Pull out every line below that contains the word "mesh".

Begin Provided material

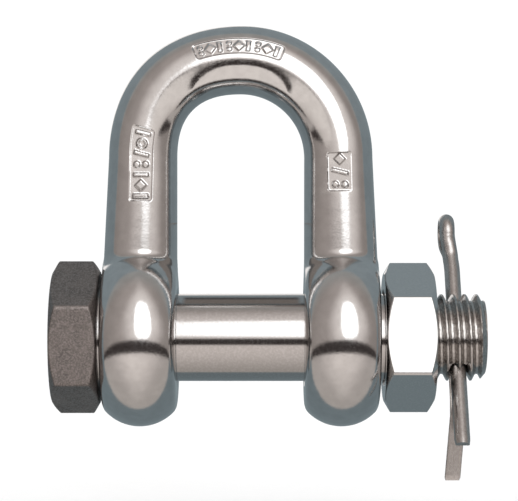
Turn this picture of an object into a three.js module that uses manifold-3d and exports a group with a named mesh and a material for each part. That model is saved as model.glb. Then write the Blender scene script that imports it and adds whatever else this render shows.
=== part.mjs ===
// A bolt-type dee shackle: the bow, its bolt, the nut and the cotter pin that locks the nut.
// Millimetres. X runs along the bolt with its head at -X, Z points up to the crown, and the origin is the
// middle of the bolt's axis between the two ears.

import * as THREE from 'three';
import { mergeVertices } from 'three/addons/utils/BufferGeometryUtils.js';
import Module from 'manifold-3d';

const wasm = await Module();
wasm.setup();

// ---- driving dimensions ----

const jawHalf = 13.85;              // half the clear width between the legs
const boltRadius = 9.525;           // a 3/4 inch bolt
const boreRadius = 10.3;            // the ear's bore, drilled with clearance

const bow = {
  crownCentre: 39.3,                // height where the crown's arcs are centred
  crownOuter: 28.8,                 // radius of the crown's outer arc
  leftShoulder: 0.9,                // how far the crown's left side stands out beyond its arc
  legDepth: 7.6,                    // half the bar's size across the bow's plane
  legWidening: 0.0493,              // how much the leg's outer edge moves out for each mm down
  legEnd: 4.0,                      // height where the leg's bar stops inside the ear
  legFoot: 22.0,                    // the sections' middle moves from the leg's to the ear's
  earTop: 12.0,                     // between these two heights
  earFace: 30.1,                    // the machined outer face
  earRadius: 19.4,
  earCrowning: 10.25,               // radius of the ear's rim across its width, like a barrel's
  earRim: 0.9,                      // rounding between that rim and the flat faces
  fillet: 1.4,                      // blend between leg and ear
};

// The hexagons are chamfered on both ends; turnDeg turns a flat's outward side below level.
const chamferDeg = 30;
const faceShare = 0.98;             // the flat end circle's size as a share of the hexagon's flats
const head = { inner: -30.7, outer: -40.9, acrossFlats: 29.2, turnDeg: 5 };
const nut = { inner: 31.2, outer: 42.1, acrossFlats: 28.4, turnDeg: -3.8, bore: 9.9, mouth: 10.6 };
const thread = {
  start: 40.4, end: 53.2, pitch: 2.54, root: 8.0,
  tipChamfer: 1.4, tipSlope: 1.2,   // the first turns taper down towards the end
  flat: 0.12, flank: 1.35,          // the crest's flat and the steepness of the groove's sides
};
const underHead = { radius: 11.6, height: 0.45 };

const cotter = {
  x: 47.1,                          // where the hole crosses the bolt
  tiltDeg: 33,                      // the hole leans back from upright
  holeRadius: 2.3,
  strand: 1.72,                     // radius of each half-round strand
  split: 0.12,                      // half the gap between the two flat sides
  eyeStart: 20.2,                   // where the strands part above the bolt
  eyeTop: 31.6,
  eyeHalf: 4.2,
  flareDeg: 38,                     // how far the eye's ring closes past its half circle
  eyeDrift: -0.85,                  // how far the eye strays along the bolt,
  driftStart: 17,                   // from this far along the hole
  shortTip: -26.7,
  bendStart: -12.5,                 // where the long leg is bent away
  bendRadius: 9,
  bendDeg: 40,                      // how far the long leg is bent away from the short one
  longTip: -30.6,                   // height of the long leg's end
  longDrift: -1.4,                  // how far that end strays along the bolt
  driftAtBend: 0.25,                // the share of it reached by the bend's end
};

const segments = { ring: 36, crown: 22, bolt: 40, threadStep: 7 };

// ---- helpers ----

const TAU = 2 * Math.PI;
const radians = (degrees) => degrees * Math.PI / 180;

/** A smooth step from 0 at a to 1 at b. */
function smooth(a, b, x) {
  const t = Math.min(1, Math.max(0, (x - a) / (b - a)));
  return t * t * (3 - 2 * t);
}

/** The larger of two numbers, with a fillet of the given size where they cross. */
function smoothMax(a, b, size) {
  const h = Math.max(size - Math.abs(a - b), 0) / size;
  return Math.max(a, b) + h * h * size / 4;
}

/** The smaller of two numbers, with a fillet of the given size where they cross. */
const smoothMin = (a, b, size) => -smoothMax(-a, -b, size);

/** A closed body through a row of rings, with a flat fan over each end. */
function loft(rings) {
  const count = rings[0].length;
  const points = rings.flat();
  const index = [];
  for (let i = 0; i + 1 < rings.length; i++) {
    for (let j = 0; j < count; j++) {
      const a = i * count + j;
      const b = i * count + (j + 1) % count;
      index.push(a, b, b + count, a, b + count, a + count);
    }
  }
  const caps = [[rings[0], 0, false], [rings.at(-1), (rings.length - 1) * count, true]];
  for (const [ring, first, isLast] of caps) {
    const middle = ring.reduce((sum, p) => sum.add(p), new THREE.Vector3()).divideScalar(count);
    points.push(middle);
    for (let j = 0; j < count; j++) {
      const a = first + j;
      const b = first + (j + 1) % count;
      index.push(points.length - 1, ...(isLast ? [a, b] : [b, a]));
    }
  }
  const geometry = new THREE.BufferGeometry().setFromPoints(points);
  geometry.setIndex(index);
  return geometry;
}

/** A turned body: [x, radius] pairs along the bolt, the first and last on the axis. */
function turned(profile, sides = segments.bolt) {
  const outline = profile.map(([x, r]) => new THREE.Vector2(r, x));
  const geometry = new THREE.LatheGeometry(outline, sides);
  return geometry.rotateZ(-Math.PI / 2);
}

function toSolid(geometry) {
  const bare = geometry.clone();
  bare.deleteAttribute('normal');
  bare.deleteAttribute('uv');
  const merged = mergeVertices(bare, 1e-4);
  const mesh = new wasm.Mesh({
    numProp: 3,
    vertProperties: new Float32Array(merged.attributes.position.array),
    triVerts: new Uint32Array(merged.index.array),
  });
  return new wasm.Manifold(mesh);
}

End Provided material

Result =
Turn this picture of an object into a three.js module that uses manifold-3d and exports a group with a named mesh and a material for each part. That model is saved as model.glb. Then write the Blender scene script that imports it and adds whatever else this render shows.
  const mesh = new wasm.Mesh({
  return new wasm.Manifold(mesh);